**Exercise prompt**
Copy out every line of the data exactly.

**Information shown**
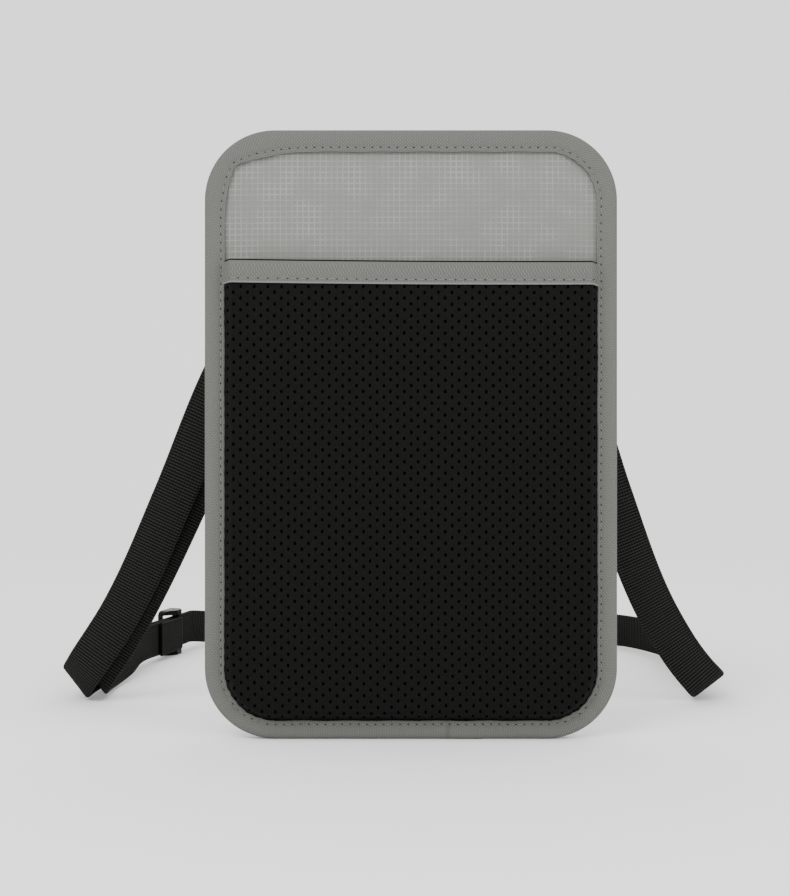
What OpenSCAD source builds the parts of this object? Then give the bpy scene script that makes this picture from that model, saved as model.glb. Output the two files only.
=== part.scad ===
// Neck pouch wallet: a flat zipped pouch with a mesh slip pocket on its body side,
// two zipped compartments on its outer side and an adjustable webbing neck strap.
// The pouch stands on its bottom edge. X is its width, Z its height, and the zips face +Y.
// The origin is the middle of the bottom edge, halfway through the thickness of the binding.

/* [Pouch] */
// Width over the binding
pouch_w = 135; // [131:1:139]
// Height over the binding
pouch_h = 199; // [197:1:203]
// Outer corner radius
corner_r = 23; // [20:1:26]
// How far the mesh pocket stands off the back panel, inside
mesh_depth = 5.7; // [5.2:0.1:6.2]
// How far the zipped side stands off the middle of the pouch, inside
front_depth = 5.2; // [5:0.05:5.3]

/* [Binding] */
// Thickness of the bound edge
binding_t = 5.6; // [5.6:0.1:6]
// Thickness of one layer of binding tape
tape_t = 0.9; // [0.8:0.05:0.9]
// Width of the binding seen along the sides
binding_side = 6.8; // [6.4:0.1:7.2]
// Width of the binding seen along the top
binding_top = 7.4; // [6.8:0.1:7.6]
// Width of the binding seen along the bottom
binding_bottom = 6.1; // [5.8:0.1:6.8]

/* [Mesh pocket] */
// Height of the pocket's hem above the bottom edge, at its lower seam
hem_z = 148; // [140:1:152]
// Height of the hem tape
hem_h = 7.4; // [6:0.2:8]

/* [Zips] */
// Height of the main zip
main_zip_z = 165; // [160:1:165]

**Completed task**
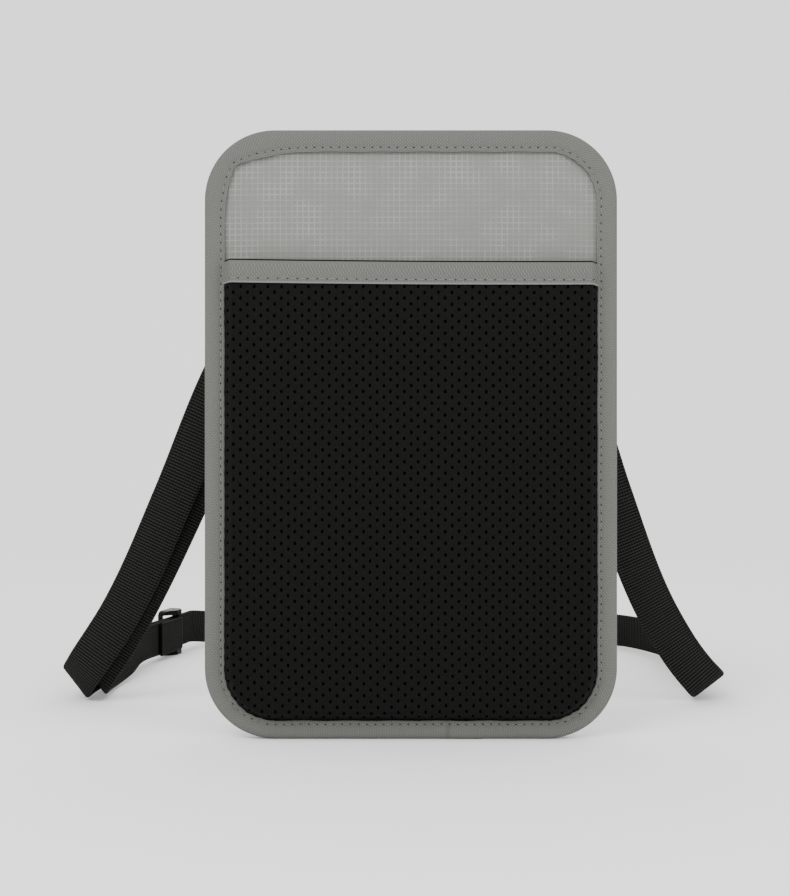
What OpenSCAD source builds the parts of this object? Then give the bpy scene script that makes this picture from that model, saved as model.glb. Output the two files only.
=== part.scad ===
// Neck pouch wallet: a flat zipped pouch with a mesh slip pocket on its body side,
// two zipped compartments on its outer side and an adjustable webbing neck strap.
// The pouch stands on its bottom edge. X is its width, Z its height, and the zips face +Y.
// The origin is the middle of the bottom edge, halfway through the thickness of the binding.

/* [Pouch] */
// Width over the binding
pouch_w = 135; // [131:1:139]
// Height over the binding
pouch_h = 199; // [197:1:203]
// Outer corner radius
corner_r = 23; // [20:1:26]
// How far the mesh pocket stands off the back panel, inside
mesh_depth = 5.7; // [5.2:0.1:6.2]
// How far the zipped side stands off the middle of the pouch, inside
front_depth = 5.2; // [5:0.05:5.3]

/* [Binding] */
// Thickness of the bound edge
binding_t = 5.6; // [5.6:0.1:6]
// Thickness of one layer of binding tape
tape_t = 0.9; // [0.8:0.05:0.9]
// Width of the binding seen along the sides
binding_side = 6.8; // [6.4:0.1:7.2]
// Width of the binding seen along the top
binding_top = 7.4; // [6.8:0.1:7.6]
// Width of the binding seen along the bottom
binding_bottom = 6.1; // [5.8:0.1:6.8]

/* [Mesh pocket] */
// Height of the pocket's hem above the bottom edge, at its lower seam
hem_z = 148; // [140:1:152]
// Height of the hem tape
hem_h = 7.4; // [6:0.2:8]

/* [Zips] */
// Height of the main zip
main_zip_z = 165; // [160:1:165]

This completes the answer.